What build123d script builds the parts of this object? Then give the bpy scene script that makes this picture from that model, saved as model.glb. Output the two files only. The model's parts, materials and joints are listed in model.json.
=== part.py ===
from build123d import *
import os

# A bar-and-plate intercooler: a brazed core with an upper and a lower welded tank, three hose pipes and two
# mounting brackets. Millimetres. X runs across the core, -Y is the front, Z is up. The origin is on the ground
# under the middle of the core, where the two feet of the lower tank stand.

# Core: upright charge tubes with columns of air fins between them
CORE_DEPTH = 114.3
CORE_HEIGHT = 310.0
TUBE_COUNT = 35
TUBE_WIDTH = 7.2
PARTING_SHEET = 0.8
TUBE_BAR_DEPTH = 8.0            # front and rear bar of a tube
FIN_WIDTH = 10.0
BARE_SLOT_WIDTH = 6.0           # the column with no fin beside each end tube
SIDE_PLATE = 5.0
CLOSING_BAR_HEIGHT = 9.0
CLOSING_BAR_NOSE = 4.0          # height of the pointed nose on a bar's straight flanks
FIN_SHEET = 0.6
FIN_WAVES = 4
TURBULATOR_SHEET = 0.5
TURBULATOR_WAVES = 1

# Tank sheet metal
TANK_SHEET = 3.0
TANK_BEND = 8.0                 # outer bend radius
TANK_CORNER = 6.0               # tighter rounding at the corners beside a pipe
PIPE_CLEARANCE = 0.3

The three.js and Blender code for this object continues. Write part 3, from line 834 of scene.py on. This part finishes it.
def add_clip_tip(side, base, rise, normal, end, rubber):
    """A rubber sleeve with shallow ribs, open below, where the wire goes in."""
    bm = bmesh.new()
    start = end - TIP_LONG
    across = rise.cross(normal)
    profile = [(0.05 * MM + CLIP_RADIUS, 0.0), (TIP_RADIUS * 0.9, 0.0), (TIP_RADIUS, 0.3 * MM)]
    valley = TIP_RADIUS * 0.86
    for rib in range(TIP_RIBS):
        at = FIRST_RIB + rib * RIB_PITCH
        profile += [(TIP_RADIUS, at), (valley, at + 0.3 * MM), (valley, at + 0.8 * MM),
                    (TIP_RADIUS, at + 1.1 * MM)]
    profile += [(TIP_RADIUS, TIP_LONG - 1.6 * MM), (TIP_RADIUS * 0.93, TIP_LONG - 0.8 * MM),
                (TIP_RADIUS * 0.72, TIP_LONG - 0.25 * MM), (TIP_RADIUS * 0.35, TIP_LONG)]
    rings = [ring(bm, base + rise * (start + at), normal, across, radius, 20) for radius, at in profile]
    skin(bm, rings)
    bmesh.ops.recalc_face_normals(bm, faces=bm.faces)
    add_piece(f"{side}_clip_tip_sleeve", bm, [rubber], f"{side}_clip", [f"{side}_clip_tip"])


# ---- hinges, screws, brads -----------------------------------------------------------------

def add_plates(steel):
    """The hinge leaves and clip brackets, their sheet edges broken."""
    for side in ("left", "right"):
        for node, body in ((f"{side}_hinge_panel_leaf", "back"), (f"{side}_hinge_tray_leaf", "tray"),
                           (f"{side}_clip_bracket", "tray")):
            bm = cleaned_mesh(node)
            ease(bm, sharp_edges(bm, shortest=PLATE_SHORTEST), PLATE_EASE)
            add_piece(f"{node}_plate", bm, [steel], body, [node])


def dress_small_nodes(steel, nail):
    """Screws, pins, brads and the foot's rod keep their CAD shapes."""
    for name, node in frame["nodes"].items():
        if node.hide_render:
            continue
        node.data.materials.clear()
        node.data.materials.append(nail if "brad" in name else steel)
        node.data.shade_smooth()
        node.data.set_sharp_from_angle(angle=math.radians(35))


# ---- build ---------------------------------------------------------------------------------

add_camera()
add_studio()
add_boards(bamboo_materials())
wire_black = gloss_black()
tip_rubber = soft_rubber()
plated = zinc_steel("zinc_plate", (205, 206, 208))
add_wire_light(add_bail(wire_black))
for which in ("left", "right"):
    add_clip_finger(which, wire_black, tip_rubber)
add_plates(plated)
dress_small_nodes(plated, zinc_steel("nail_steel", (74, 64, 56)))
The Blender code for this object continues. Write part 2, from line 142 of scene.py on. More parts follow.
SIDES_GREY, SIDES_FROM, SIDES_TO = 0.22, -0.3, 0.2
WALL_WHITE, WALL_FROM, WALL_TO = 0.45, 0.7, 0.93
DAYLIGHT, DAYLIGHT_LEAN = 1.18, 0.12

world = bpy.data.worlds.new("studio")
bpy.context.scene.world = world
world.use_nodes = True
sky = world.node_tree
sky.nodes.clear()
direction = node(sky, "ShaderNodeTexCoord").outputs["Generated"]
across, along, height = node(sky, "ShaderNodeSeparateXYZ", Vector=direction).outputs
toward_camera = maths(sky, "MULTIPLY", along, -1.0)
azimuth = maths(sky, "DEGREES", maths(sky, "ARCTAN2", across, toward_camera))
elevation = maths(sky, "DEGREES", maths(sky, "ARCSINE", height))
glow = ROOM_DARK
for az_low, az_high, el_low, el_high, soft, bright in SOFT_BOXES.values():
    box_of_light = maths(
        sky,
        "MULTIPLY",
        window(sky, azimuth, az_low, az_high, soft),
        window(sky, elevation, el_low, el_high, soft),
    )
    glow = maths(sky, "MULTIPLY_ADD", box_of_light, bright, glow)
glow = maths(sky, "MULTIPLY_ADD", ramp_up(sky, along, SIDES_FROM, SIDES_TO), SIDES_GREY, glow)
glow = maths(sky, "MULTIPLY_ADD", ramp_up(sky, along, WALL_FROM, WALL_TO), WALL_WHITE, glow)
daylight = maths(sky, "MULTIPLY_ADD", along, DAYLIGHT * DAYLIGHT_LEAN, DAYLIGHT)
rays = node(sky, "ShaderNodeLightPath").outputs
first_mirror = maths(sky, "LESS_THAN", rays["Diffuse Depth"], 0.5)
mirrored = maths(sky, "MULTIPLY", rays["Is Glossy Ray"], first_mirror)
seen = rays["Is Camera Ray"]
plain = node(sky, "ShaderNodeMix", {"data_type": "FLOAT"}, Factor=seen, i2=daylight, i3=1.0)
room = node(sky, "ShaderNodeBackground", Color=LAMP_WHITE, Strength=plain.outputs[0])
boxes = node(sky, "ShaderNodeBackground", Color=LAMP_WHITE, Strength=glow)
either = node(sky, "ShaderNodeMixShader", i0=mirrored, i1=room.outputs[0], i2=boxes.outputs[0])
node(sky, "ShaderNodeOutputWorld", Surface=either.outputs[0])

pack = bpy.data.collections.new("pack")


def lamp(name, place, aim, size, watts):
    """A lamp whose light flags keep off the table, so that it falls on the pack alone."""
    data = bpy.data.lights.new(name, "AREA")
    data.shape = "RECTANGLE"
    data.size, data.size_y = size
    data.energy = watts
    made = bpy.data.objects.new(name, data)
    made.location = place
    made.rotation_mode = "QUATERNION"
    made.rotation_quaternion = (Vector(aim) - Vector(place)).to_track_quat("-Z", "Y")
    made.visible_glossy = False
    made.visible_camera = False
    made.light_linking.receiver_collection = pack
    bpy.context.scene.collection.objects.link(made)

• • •

* What is required
Retype every record above exactly as written.

* Exercise output
What build123d script builds the parts of this object? Then give the bpy scene script that makes this picture from that model, saved as model.glb. Output the two files only. The model's parts, materials and joints are listed in model.json.
=== part.py ===
from build123d import *
import os

# A bar-and-plate intercooler: a brazed core with an upper and a lower welded tank, three hose pipes and two
# mounting brackets. Millimetres. X runs across the core, -Y is the front, Z is up. The origin is on the ground
# under the middle of the core, where the two feet of the lower tank stand.

# Core: upright charge tubes with columns of air fins between them
CORE_DEPTH = 114.3
CORE_HEIGHT = 310.0
TUBE_COUNT = 35
TUBE_WIDTH = 7.2
PARTING_SHEET = 0.8
TUBE_BAR_DEPTH = 8.0            # front and rear bar of a tube
FIN_WIDTH = 10.0
BARE_SLOT_WIDTH = 6.0           # the column with no fin beside each end tube
SIDE_PLATE = 5.0
CLOSING_BAR_HEIGHT = 9.0
CLOSING_BAR_NOSE = 4.0          # height of the pointed nose on a bar's straight flanks
FIN_SHEET = 0.6
FIN_WAVES = 4
TURBULATOR_SHEET = 0.5
TURBULATOR_WAVES = 1

# Tank sheet metal
TANK_SHEET = 3.0
TANK_BEND = 8.0                 # outer bend radius
TANK_CORNER = 6.0               # tighter rounding at the corners beside a pipe
PIPE_CLEARANCE = 0.3

The three.js and Blender code for this object continues. Write part 3, from line 834 of scene.py on. This part finishes it.
def add_clip_tip(side, base, rise, normal, end, rubber):
    """A rubber sleeve with shallow ribs, open below, where the wire goes in."""
    bm = bmesh.new()
    start = end - TIP_LONG
    across = rise.cross(normal)
    profile = [(0.05 * MM + CLIP_RADIUS, 0.0), (TIP_RADIUS * 0.9, 0.0), (TIP_RADIUS, 0.3 * MM)]
    valley = TIP_RADIUS * 0.86
    for rib in range(TIP_RIBS):
        at = FIRST_RIB + rib * RIB_PITCH
        profile += [(TIP_RADIUS, at), (valley, at + 0.3 * MM), (valley, at + 0.8 * MM),
                    (TIP_RADIUS, at + 1.1 * MM)]
    profile += [(TIP_RADIUS, TIP_LONG - 1.6 * MM), (TIP_RADIUS * 0.93, TIP_LONG - 0.8 * MM),
                (TIP_RADIUS * 0.72, TIP_LONG - 0.25 * MM), (TIP_RADIUS * 0.35, TIP_LONG)]
    rings = [ring(bm, base + rise * (start + at), normal, across, radius, 20) for radius, at in profile]
    skin(bm, rings)
    bmesh.ops.recalc_face_normals(bm, faces=bm.faces)
    add_piece(f"{side}_clip_tip_sleeve", bm, [rubber], f"{side}_clip", [f"{side}_clip_tip"])


# ---- hinges, screws, brads -----------------------------------------------------------------

def add_plates(steel):
    """The hinge leaves and clip brackets, their sheet edges broken."""
    for side in ("left", "right"):
        for node, body in ((f"{side}_hinge_panel_leaf", "back"), (f"{side}_hinge_tray_leaf", "tray"),
                           (f"{side}_clip_bracket", "tray")):
            bm = cleaned_mesh(node)
            ease(bm, sharp_edges(bm, shortest=PLATE_SHORTEST), PLATE_EASE)
            add_piece(f"{node}_plate", bm, [steel], body, [node])


def dress_small_nodes(steel, nail):
    """Screws, pins, brads and the foot's rod keep their CAD shapes."""
    for name, node in frame["nodes"].items():
        if node.hide_render:
            continue
        node.data.materials.clear()
        node.data.materials.append(nail if "brad" in name else steel)
        node.data.shade_smooth()
        node.data.set_sharp_from_angle(angle=math.radians(35))


# ---- build ---------------------------------------------------------------------------------

add_camera()
add_studio()
add_boards(bamboo_materials())
wire_black = gloss_black()
tip_rubber = soft_rubber()
plated = zinc_steel("zinc_plate", (205, 206, 208))
add_wire_light(add_bail(wire_black))
for which in ("left", "right"):
    add_clip_finger(which, wire_black, tip_rubber)
add_plates(plated)
dress_small_nodes(plated, zinc_steel("nail_steel", (74, 64, 56)))
The Blender code for this object continues. Write part 2, from line 142 of scene.py on. More parts follow.
SIDES_GREY, SIDES_FROM, SIDES_TO = 0.22, -0.3, 0.2
WALL_WHITE, WALL_FROM, WALL_TO = 0.45, 0.7, 0.93
DAYLIGHT, DAYLIGHT_LEAN = 1.18, 0.12

world = bpy.data.worlds.new("studio")
bpy.context.scene.world = world
world.use_nodes = True
sky = world.node_tree
sky.nodes.clear()
direction = node(sky, "ShaderNodeTexCoord").outputs["Generated"]
across, along, height = node(sky, "ShaderNodeSeparateXYZ", Vector=direction).outputs
toward_camera = maths(sky, "MULTIPLY", along, -1.0)
azimuth = maths(sky, "DEGREES", maths(sky, "ARCTAN2", across, toward_camera))
elevation = maths(sky, "DEGREES", maths(sky, "ARCSINE", height))
glow = ROOM_DARK
for az_low, az_high, el_low, el_high, soft, bright in SOFT_BOXES.values():
    box_of_light = maths(
        sky,
        "MULTIPLY",
        window(sky, azimuth, az_low, az_high, soft),
        window(sky, elevation, el_low, el_high, soft),
    )
    glow = maths(sky, "MULTIPLY_ADD", box_of_light, bright, glow)
glow = maths(sky, "MULTIPLY_ADD", ramp_up(sky, along, SIDES_FROM, SIDES_TO), SIDES_GREY, glow)
glow = maths(sky, "MULTIPLY_ADD", ramp_up(sky, along, WALL_FROM, WALL_TO), WALL_WHITE, glow)
daylight = maths(sky, "MULTIPLY_ADD", along, DAYLIGHT * DAYLIGHT_LEAN, DAYLIGHT)
rays = node(sky, "ShaderNodeLightPath").outputs
first_mirror = maths(sky, "LESS_THAN", rays["Diffuse Depth"], 0.5)
mirrored = maths(sky, "MULTIPLY", rays["Is Glossy Ray"], first_mirror)
seen = rays["Is Camera Ray"]
plain = node(sky, "ShaderNodeMix", {"data_type": "FLOAT"}, Factor=seen, i2=daylight, i3=1.0)
room = node(sky, "ShaderNodeBackground", Color=LAMP_WHITE, Strength=plain.outputs[0])
boxes = node(sky, "ShaderNodeBackground", Color=LAMP_WHITE, Strength=glow)
either = node(sky, "ShaderNodeMixShader", i0=mirrored, i1=room.outputs[0], i2=boxes.outputs[0])
node(sky, "ShaderNodeOutputWorld", Surface=either.outputs[0])

pack = bpy.data.collections.new("pack")


def lamp(name, place, aim, size, watts):
    """A lamp whose light flags keep off the table, so that it falls on the pack alone."""
    data = bpy.data.lights.new(name, "AREA")
    data.shape = "RECTANGLE"
    data.size, data.size_y = size
    data.energy = watts
    made = bpy.data.objects.new(name, data)
    made.location = place
    made.rotation_mode = "QUATERNION"
    made.rotation_quaternion = (Vector(aim) - Vector(place)).to_track_quat("-Z", "Y")
    made.visible_glossy = False
    made.visible_camera = False
    made.light_linking.receiver_collection = pack
    bpy.context.scene.collection.objects.link(made)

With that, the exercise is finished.